DISCUSSION AND CONCLUSIONS
Oil and gas generation and expulsion from the Silurian Qusaiba hot shale was assessed through geologic time for the Eastern, and a portion of Central, Saudi Arabia. Results were based on integration of regional depth maps, compositional kinetic parameters derived from source rock samples, and paleo-temperatures determined from maturity data as assessed by organic petrography.
The Qusaiba source rock was mature by the Late Jurassic in the deepest part of the basin whereas hydrocarbon expulsion started in the Early Cretaceous. Oil and gas expulsion is linked to three geochemical events. Primary kerogen cracking led to a first episode of expulsion (approximately 120 Ma). Secondary cracking of heavy components and oils then led to a second episode (approximately 100 Ma). Later uplift resulted in a third expulsion pulse (20 to 10 Ma). The first two expulsion events are linked to ongoing sedimentation and were gradual, whereas the last expulsion phase was more rapid as a result of relatively rapid uplift. This third episode coincides with the uplift of the Arabian Shield, the opening of the Red Sea and Zagros Orogeny (20 to 10 Ma).
Gas is sourced either directly from kerogen, or from secondary cracking of heavy adsorbed components or of non-migrated oils. Expulsion of gas coincides with the expulsion of oil for the first two episodes with gas and oil forming a single phase. Only with later uplift is gas thought to separate from the oil and re-migrate. This separation may play an important role in explaining migration pathways.
This study demonstrates that present-day transformation ratios of kerogen are insufficient to determine the correct expulsion timing.

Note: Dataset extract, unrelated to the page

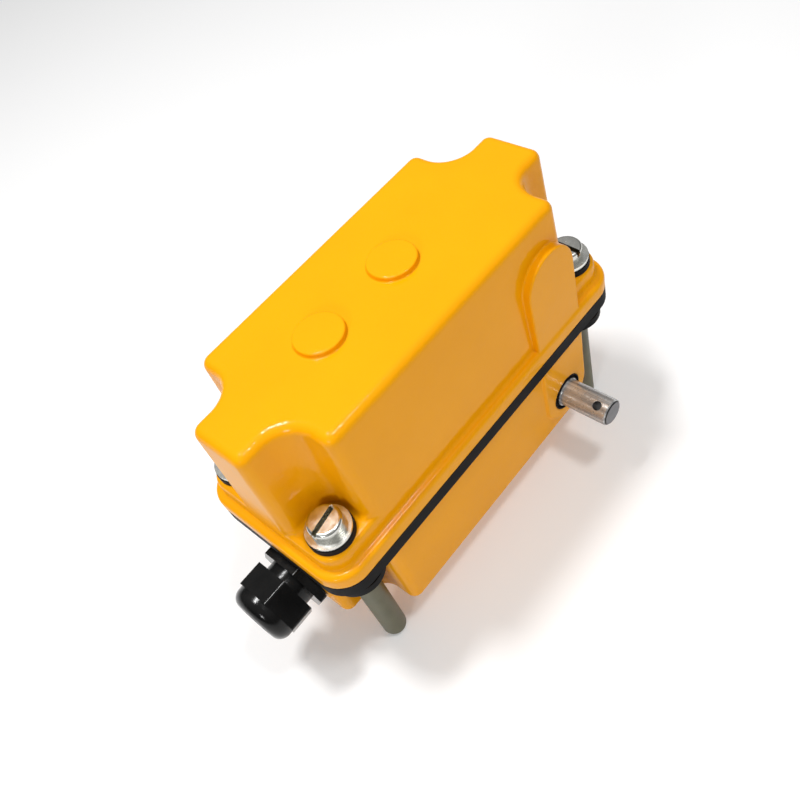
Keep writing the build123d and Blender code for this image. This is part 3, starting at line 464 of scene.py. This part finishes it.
def ground_steel():
    """The drive shaft: streaky bright sides, a grey sawn end, and painted shade that makes the
    cross hole's walls near black.
    """
    material, tree, shader, vector = new_material("ground_steel")
    marks = place_group(tree, tool_marks, vector, Stretch=(5.0, 0.05, 5.0), Mark_Size=160.0)
    streaks = ramp(tree, marks.outputs["Height"], 0.35, 0.6)
    sides = mix_colours(tree, streaks, (0.26, 0.26, 0.27), (0.66, 0.66, 0.65))
    split = tree.nodes.new("ShaderNodeSeparateXYZ")
    tree.links.new(vector, split.inputs["Vector"])
    along = split.outputs["Y"]
    sawn_end = ramp(tree, along, sawn_face * MM, sawn_face_edge * MM, 1.0, 0.0)
    origin = nodes["input_shaft"].matrix_world.translation
    middle = (abs(shaft_x * MM - origin.x), 0, abs(shaft_height * MM - origin.z))
    reach = shaft_core * MM
    core = place_group(tree, near_axis, vector, Centre=middle, Across=(1, 0, 1), Radius=reach)
    # Painted shade: the cross hole's steel walls are coloured near black, lose their metal shine
    # and are made rougher, in place of the shade inside the hole
    hole_shade = arithmetic(tree, "SUBTRACT", core.outputs["Mask"], sawn_end)
    sides = mix_colours(tree, hole_shade, sides, (0.004, 0.004, 0.004))
    colour = mix_colours(tree, sawn_end, sides, (0.20, 0.20, 0.21))
    tree.links.new(colour, shader.inputs["Base Color"])
    solid = arithmetic(tree, "SUBTRACT", 0.5, arithmetic(tree, "MULTIPLY", hole_shade, 0.5))
    tree.links.new(solid, shader.inputs["Metallic"])
    rough = ramp(tree, marks.outputs["Wear"], 0.0, 1.0, 0.24, 0.34)
    dull = arithmetic(tree, "ADD", sawn_end, hole_shade)
    rougher = arithmetic(tree, "ADD", rough, arithmetic(tree, "MULTIPLY", dull, 0.25))
    tree.links.new(rougher, shader.inputs["Roughness"])
    raise_surface(tree, shader, marks.outputs["Height"], 0.04 * MM, 0.5)
    return material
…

There is a time lag between generation and expulsion. Hydrocarbon expulsion is delayed compared to peak generation because expulsion of hydrocarbons from the source rock first requires saturation of pore space in the source rock shales.
In this paper, the Unayzah migration history has not been addressed. The assumption is that trapped gas, and probably oil, in the deepest parts of the basin re-migrated with the uplift, which led to a late stage gas re-migration. Source kitchens south of Ghawar existed since the end of the Late Cretaceous. Northern (north and northwest of Ghawar) source areas may have existed, but have been active only recently in the basin’s history. A better understanding of the Unayzah migration pathways and processes affecting hydrocarbon migration would further benefit identification of areas for future exploration.

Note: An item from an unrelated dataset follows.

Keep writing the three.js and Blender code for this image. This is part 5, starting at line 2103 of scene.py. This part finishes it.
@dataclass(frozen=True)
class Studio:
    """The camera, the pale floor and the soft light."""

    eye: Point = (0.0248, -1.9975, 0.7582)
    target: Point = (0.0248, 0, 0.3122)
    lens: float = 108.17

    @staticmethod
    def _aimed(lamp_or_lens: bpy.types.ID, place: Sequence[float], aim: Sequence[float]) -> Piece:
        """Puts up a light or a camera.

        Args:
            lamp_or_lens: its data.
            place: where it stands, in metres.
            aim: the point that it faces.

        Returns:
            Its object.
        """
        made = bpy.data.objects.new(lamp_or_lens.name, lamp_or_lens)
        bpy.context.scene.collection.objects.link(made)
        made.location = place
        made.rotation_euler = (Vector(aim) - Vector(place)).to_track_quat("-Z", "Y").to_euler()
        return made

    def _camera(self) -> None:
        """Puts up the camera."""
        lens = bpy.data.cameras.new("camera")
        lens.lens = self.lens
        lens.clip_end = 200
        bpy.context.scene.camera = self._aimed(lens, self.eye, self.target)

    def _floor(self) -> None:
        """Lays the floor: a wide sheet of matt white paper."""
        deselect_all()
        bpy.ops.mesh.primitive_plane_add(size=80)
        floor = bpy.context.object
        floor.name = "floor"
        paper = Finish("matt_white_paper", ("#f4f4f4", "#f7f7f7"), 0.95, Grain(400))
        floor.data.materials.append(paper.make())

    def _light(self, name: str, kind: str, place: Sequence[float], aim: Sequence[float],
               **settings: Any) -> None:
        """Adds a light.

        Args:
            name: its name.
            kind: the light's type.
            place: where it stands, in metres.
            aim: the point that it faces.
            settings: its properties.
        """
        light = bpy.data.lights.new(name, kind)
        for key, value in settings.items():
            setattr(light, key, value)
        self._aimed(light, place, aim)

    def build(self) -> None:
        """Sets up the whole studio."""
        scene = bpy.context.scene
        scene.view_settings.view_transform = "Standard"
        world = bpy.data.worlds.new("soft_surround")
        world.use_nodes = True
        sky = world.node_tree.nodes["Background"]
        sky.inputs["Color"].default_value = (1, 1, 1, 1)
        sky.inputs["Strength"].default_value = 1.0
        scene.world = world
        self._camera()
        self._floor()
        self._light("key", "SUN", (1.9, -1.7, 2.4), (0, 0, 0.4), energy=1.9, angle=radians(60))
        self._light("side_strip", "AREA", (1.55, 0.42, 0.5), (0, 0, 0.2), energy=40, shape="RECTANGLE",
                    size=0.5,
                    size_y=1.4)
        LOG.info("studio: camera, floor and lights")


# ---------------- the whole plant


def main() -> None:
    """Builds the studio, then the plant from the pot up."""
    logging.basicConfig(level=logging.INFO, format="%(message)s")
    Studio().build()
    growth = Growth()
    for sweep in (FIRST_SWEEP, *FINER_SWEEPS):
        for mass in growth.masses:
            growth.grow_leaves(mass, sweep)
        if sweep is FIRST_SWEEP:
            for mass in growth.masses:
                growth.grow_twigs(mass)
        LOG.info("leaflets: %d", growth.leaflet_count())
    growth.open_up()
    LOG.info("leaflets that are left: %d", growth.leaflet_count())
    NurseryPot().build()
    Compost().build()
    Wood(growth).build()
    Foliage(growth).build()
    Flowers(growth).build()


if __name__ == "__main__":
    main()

The authors would like to thank the Saudi Arabian Ministry of Petroleum and Minerals and Saudi Aramco for permission to publish this paper. Special thanks go to Barbara Cooper and Peter Attewell for their contributions in mapping key horizons. Moujahed Al-Husseini, Roger Price, and three anonymous reviewers provided useful suggestions. Eric Guimiot, Saudi Aramco Cartographic Division and Gulf PetroLink designed the graphics.
ABOUT THE AUTHORS
Mahdi A. Abu-Ali is a Geological Specialist with Saudi Aramco’s Technology Department. He is the first Geochemist in Saudi Aramco with over 14 years of experience in exploration and basin analysis studies. His areas of interest include hydrocarbon generation and migration modeling, geologic mapping and exploration risk analysis. Mahdi is affiliated with the AAPG, EAOG, and ACS. He holds BSc and MSc degrees in Industrial Chemistry and Geochemistry from KFUPM, Saudi Arabia and Colorado School of Mines, USA, respectively. Mahdi has published and presented several papers on the Paleozoic and Mesozoic petroleum systems of Saudi Arabia.

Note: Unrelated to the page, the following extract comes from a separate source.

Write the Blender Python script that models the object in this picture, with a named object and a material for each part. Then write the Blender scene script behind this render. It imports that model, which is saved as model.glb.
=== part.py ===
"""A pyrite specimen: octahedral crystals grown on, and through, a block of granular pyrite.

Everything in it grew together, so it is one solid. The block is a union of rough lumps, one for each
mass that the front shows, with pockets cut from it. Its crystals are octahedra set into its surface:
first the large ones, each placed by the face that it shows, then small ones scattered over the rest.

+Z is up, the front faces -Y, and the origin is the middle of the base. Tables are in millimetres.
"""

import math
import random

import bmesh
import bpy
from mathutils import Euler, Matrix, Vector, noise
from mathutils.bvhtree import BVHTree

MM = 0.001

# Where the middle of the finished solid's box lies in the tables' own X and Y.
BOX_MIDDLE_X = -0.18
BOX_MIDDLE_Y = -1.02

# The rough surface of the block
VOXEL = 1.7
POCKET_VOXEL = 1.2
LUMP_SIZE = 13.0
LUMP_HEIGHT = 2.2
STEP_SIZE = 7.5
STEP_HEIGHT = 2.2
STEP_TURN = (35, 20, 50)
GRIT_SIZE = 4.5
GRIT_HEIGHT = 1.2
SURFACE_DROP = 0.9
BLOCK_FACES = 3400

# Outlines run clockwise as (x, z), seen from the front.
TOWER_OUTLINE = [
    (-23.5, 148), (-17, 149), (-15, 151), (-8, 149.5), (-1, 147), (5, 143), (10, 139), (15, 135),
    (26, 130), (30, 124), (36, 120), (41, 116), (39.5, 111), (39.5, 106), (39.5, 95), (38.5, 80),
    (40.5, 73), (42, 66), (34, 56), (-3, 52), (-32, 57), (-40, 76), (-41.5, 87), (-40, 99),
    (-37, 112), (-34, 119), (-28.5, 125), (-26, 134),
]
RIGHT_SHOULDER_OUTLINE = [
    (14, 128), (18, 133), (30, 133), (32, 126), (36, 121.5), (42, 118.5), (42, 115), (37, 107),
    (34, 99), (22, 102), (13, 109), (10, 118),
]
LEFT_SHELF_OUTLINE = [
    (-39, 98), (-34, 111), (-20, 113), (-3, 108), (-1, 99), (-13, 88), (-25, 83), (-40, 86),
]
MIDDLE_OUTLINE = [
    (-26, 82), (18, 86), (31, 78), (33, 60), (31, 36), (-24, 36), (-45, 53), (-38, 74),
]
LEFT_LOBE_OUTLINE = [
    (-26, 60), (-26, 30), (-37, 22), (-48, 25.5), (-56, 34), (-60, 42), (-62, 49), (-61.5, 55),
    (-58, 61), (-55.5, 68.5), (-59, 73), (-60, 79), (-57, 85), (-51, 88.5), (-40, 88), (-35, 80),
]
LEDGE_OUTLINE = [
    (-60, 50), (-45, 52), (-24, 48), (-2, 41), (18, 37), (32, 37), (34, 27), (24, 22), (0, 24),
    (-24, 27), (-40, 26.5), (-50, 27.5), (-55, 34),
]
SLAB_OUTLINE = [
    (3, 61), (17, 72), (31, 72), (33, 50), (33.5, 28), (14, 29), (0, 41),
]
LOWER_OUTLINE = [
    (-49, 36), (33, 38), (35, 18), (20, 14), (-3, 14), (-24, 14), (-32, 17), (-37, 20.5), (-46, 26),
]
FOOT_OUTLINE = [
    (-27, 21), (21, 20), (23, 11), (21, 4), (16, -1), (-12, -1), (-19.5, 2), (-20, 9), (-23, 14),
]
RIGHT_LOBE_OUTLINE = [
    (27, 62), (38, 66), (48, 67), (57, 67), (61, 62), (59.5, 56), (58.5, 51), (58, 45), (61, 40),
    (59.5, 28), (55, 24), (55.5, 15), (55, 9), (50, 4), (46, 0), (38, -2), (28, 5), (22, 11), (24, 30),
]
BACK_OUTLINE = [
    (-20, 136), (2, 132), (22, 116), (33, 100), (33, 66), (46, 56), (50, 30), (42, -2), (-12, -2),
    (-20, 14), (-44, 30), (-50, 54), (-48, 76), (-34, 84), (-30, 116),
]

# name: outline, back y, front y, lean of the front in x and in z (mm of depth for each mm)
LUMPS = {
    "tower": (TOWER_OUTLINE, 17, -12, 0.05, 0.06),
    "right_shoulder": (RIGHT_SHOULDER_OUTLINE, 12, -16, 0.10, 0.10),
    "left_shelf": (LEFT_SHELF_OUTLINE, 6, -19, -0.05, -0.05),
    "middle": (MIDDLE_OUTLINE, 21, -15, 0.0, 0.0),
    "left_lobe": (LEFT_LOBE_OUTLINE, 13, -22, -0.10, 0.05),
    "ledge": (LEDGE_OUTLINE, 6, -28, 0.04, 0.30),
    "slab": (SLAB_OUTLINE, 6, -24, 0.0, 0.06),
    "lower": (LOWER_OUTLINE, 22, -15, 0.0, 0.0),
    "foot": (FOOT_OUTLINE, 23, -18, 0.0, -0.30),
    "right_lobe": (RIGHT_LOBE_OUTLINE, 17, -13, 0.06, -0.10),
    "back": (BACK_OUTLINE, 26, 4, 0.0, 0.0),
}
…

Jim G. McGillivray currently supervises the Regional Mapping & Special Projects Division in Saudi Aramco. He has 28 years of exploration and petroleum industry experience represented by 12 years with Chevron Canada Limited and Wainoco Oil and Gas Limited in Canada, and 16 years with Saudi Aramco. Jim has BSc and MSc degrees in Geology from McGill University.
Jean-Luc Rudkiewicz is project leader for Pilot Studies in Basin Evaluation with Institut Français du Pétrole in Rueil-Malmaison, France. He completed a PhD from the Paris School of Mines in 1989. Starting in 1987, his early research work focused on stochastic modeling of heterogeneous reservoirs. Since 1992, he has been involved in compositional modeling of hydrocarbon generation and migration in sedimentary basins. He currently applies IFP’s modeling tools to basins worldwide, in cooperation with industrial partners, in the Gulf area.
Françoise Behar is project leader with Institut Français du Pétrole (France) for Compositional Modeling of Hydrocarbon Generation and Degradation in Sedimentary Basins. She completed a PhD in Geology from the University of Paris in 1978 and a PhD in Chemistry from the University of Strasbourg in 1982. She joined IFP in 1982 and currently works on kinetics of oil and gas generation in source rocks and thermal stability of the hydrocarbons in reservoirs.